→ Goal: Search the material below for the word "manifold". Copy every line that has it.

→ Data:
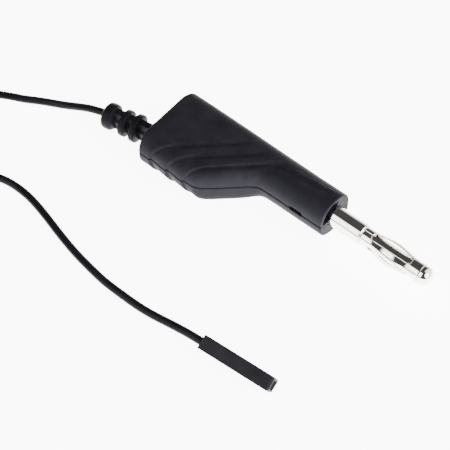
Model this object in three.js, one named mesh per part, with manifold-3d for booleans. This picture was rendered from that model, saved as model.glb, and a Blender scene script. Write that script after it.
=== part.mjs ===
// A test lead: a stackable 4 mm spring plug in a two-part moulded body, a strain relief,
// 0.5 m of thin wire, and a single-way 2.54 mm socket housing on the far end.
// Millimetres. +X runs along the plug towards its tip, +Z is up, and the lead leaves on the -Y side.
// Pieces are placed from the centre of the body's front face at table height. The whole assembly is
// moved at the end, so that the origin is the bottom centre of the plug without its lead.
import * as THREE from "three";
import { mergeVertices } from "three/addons/utils/BufferGeometryUtils.js";
import Module from "manifold-3d";

const wasm = await Module();
wasm.setup();

// ---- driving dimensions ----
const AXIS_Z = 4.0; // height of the plug's axis, and of the seam between the two shells
const BODY_R = 4.0; // round front of the body
const REAR_X = -37.1; // rear face of the body
const SEAM_GAP = 0.1; // between the two shells
const WALL_Y = -12.3; // straight outer wall of the cable branch
const WALL_REAR_X = -35.5;
const WALL_FRONT_X = -22.4;
const BRANCH_END_X = -14.5; // where the slanted wall runs into the round body
const EDGE_ROUND = 2.2; // rounding of the branch's long edges
const GROOVE_ANGLE = THREE.MathUtils.degToRad(46); // of the grip grooves, from +X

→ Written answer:
Model this object in three.js, one named mesh per part, with manifold-3d for booleans. This picture was rendered from that model, saved as model.glb, and a Blender scene script. Write that script after it.
import Module from "manifold-3d";